• _PROBLEM REQUIREMENTS_: Check each line for the string "with", then give only how many lines have it.

• _RECORDED DATA_:
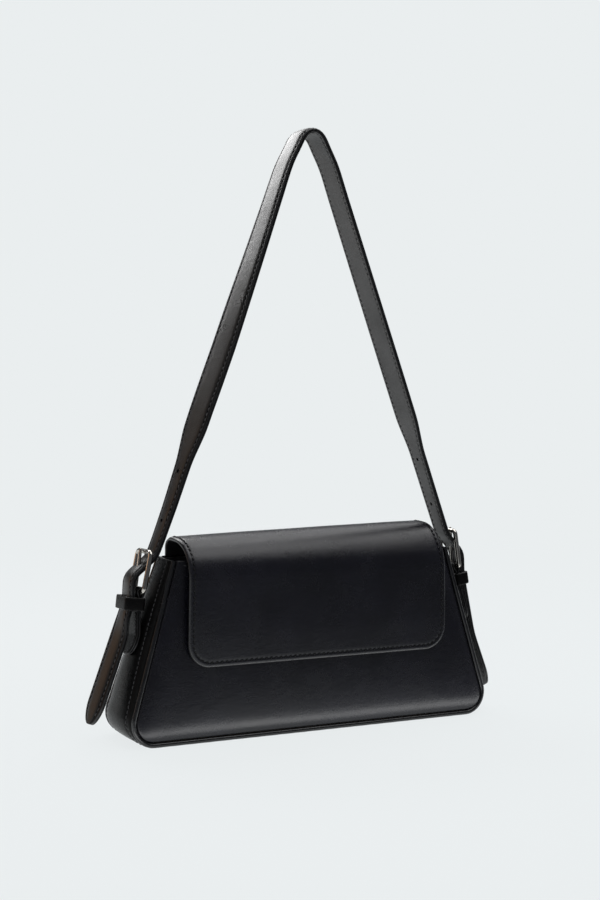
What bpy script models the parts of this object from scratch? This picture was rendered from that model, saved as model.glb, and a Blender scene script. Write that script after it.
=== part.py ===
"""A flap shoulder bag with a buckled leather strap, in metres.

X runs to the right seen from the front, the front faces -Y, and +Z is up.
The origin is the centre of the flat base. The strap is buckled at its middle hole on both sides.
"""

import math

import bmesh
import bpy
from mathutils import Matrix, Vector

# Bag body
BASE_WIDTH = 0.266          # outline of the front, where its side and bottom lines meet
TOP_WIDTH = 0.1997
BODY_HEIGHT = 0.1115
BASE_DEPTH = 0.0468
TOP_DEPTH = 0.0256
CORNER_RADIUS = 0.015
PANEL_THICKNESS = 0.0018
GUSSET_THICKNESS = 0.0018
PIPING_RADIUS = 0.0015
FRONT_CROWN = 0.0018        # how far the middle of a panel stands proud of its seam
BACK_CROWN = 0.0014
GUSSET_BULGE = 0.0050
BULGE_END_SHARE = 0.12      # what is left of the bulge at the base and at the stiff top edge
BULGE_LOW_POWER = 0.8       # puts the fullest place a little below the middle
BULGE_BOX_POWER = 2.6       # how boxy the bulge is from front to back
SEAT_GAP = 0.0003           # between pieces that touch on the real bag

# Inside
LINING_THICKNESS = 0.0008
BOARD_CORNER_RADIUS = 0.005
LINING_TOP_DROP = 0.0010
BOARD_THICKNESS = 0.0015
POCKET_WIDTH = 0.110
POCKET_HEIGHT = 0.055
POCKET_DEPTH = 0.0076
POCKET_WALL = 0.0008
POCKET_FLOOR_HEIGHT = 0.030

# Flap
FLAP_SIDE_MARGIN = 0.0071    # the bag's top edge reaches this far past the flap on each side
FLAP_DROP = 0.0645           # its lower edge below the bag's top edge
FLAP_TOP_RISE = 0.0135       # its top above the bag's top edge
FLAP_LIFT = 0.0007           # how much higher the soft top stands than that
FLAP_SKEW = 0.0020           # and how much more at its right end, or less at its left
FLAP_EASE = 0.0026           # how much narrower its right end is over the top than at the bottom
FLAP_BOTTOM_STAND = 0.005668   # its outer face in front of the front panel's seam, at the lower edge
FLAP_SHOULDER_STAND = 0.0100   # and in front of the bag's top edge, level with the flap's top
FLAP_FRONT_RADIUS = 0.0240
FLAP_BACK_RADIUS = 0.0080
FLAP_BACK_LEAN = 0.0010
FLAP_CORNER_RADIUS = 0.015
FLAP_LEATHER = 0.0014
FLAP_LINING = 0.0010
FLAP_LINING_INSET = 0.0006
FLAP_ROOT_HEIGHT = 0.0200    # the sewn part behind the bag, below its top edge
HINGE_RISE = 0.0020          # fold line above the bag's top edge

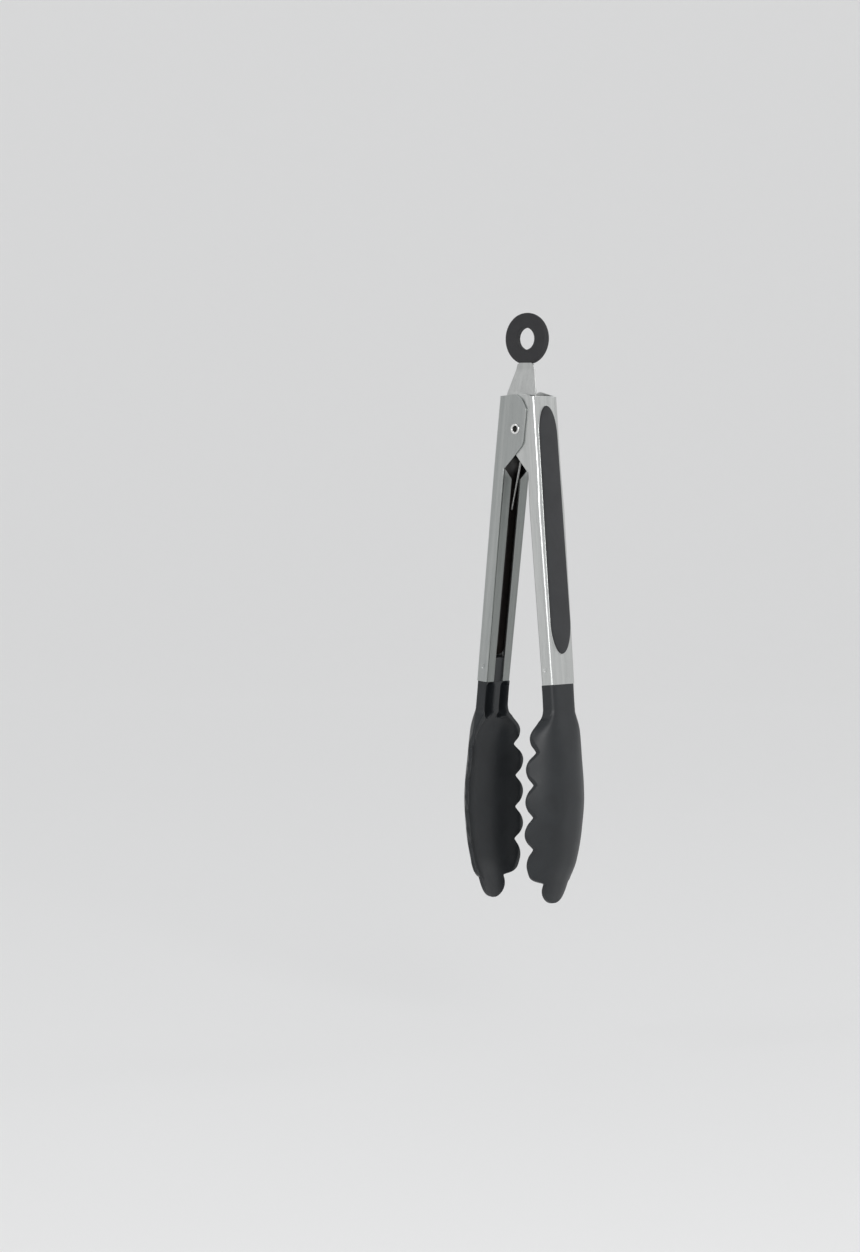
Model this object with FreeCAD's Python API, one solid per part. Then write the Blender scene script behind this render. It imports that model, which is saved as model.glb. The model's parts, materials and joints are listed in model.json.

• _OUTPUT OF THE EXERCISE_: 3